Nearby, Quincy Market was all but abandoned at lunchtime, with nearly every restaurant closed. There was a Japanese place open on one end and a Chinese place open on the other.

Rose Mary Rodriguez, 21, who staffed the Sea Boston retail cart, said it was a slooooow day in the Boston-themed souvenir shirt and hat business.

“There are hotels nearby, and with the people who stay around here, it was worth a try,’’ she explained.

Bundled in winter clothing, Jim Racca, 59, stood inside the quiet market and watched workers outside lean into shovels to clear sidewalks that few were around to walk on. Racca had slept outside on the street Monday night, like most nights, inside two sleeping bags and under a canvas tarp, in a spot he found downtown that we’re not going to give away. He woke Tuesday dusted with snow.

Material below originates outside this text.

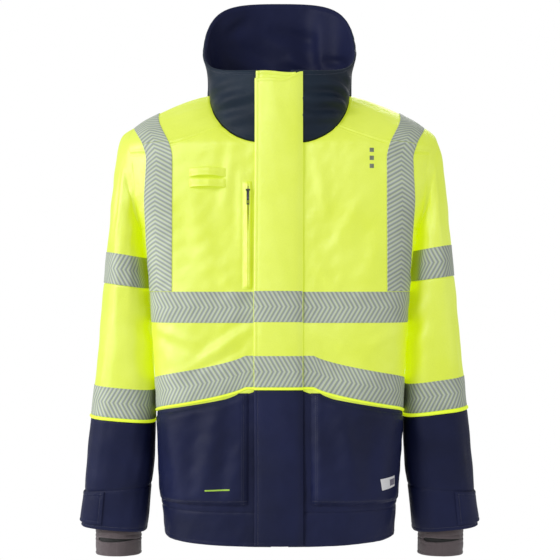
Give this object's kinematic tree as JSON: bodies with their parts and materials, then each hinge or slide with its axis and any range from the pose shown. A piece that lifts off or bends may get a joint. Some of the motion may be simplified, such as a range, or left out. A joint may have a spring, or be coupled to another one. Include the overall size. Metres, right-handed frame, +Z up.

“This city is dead,’’ he lamented. “It’s like one of those movies’’ in which a catastrophe, “like some kind of gas or something,’’ drives civilization away and leaves only the buildings. Racca, who said he has been homeless about three years, had a face of white stubble and a few renegade gray hairs in his dark eyebrows. He had been hoping to run into some of his “regulars’’ downtown, the people he sees every day, who will buy him coffee or lunch or throw him a few bucks. But the snowstorm had kept them all away, and Racca had given up on Tuesday.